Building relationships with composers and championing new and overlooked works have been integral to The Overlook’s mission. Their program for TCMG’s May program tells deeply personal stories, explores intimate subjects such as identity, ancestry and homeland, and raises larger questions about the universe and our place within it.

The Overlook’s thoughtfully curated program begins with an improvisatory musical meditation by Pauline Oliveros (1932-2016), Out of the Dark. This contemplative string quartet starts with darkness and places the performers at the extremities of the space to envelop the audience in sound. Oliveros founded the Deep Listening Institute, now the Center for Deep Listening at Rensselaer, to encourage the practice of respectful and inclusive listening. Oliveros said this about the power of listening and what it can contribute to life, “to create an atmosphere of opening for all to be heard, with the understanding that listening is healing.”

The program continues with the chamber music composition Warmth from Other Suns by Carlos Simon (b. 1986). This piece, commissioned by the Sphinx Organization, depicts arrival, fear and hope. Simon has this to say about his work: “Between 1916 and 1970, the mass exodus of African-Americans leaving the rural South, seeking homes in the urban West, Midwest, and Northeast became known as the Great Migration. Inspired by Isabel Wilkerson’s book The Warmth of Other Suns, I chose to bring these stories to life through the voice of a string quartet.”

The first half of the program concludes with a unique and compelling work by Shelley Washington (b. 1991), Say. It calls upon the musicians to not only play their instruments, but to simultaneously sing and perform body percussion. The work is centered upon a powerful refrain: “Say it loud”.

After a short intermission, the program continues with Juba by Trevor Weston (b. 1967). This work takes a musical journey from Africa to the United States to honor the lives and contributions of African-Americans, utilizing traditional African music and folk music idioms. Weston was the winner of the first Emerging Black Composers Project award sponsored by the San Francisco Conservatory of Music and the San Francisco Symphony and his music has been called a “gently syncopated marriage of intellect and feeling” by the Detroit Free Press.

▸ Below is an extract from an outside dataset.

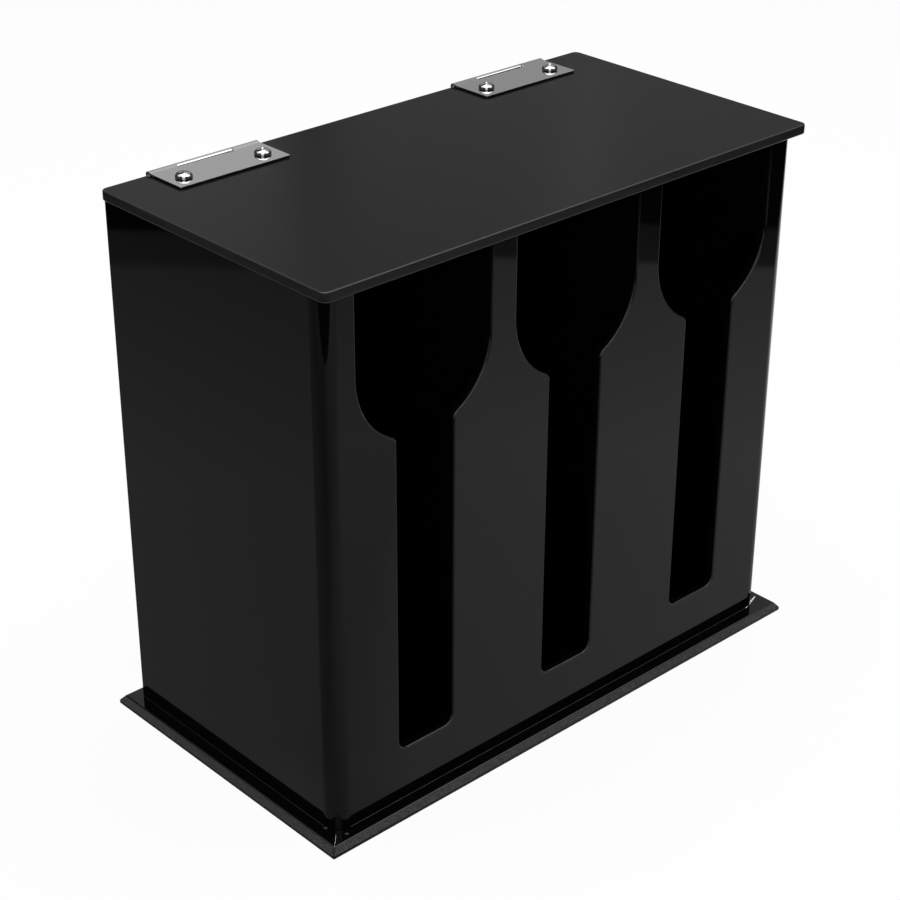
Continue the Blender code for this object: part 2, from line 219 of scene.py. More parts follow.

The next piece in the program is I Laughed so Hard I Cried (for Judee Sill) by Shanan Estreicher (b. 1976), a meditative homage to folk singer Judee Sill, a life lost too soon. Rolling Stone says this about Sill: “Whether it’s the religious imagery in her lyrics or her ornate, Bach-influenced orchestral arrangements, there’s a mystical force that draws listeners to Sill.”

May’s program concludes with String Quartet #1, “Calvary” by Coleridge-Taylor Perkinson (1932-2004). This composition is a rousing and compact work in three movements that takes the traditional string quartet form and breaks it open through Perkinson’s ingenious development of a traditional hymn.

“The Overlook” program on May 18 and 19 concludes the 31st Season and TCMG’s 32nd Season will begin with the American String Quartet concerts on Friday, September 27, 5:30 p.m. at the Harwood and Sunday, September 29, 3:00 p.m. at the Taos Center for the Arts. More details on the rest of the next exciting season will be announced this summer.